The acting and filmmaking are of a quality that keeps things afloat, and the script by Audiard, Lea Mysius and Celinne Sciamma, the latter the celebrated creator of Tomboy, Girlhood, Petite Maman and Portrait Of A Lady On Fire, supplies plenty of frank talk about sex. But since so much of the sex looks to have been unfulfilling and/or loaded with expectations that rarely get met, there’s something missing here in the form of a discussion about the void, the lack of substance or blockage when it comes to intimate relations. There may be hook-ups galore, but no one here comes close to entering the territory where things like real love, meaningful sex and commitment are felt.
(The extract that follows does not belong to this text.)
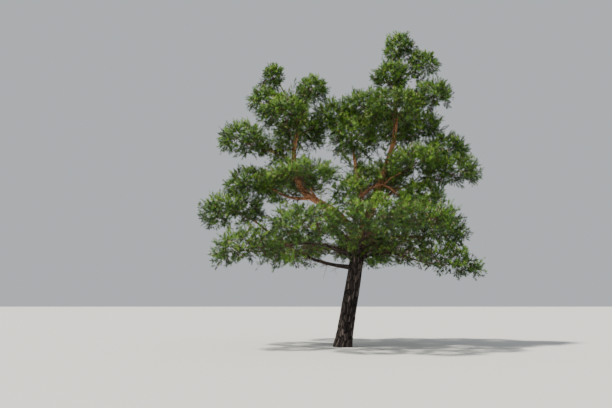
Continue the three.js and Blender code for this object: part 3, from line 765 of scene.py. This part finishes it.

At the same time, this is not a study of cultural ennui. Everyone’s into real stuff like working and achieving a certain level of satisfaction, and all are free to pursue their interests and make money; times have been worse. But no one seems passionate about either what they do or what they aspire to become; because of the quickness of life and the general availability of immediate satisfaction, be it from sex or drugs or money, loftier or more noble aims have rather fallen to the side.

This is not a despairing work, just a concerning one when it comes to things like modern aspirations, mutual fulfillment and attention spans. As pictured here, the current generation has trouble seeing the forest the trees — and may well be stuck in them.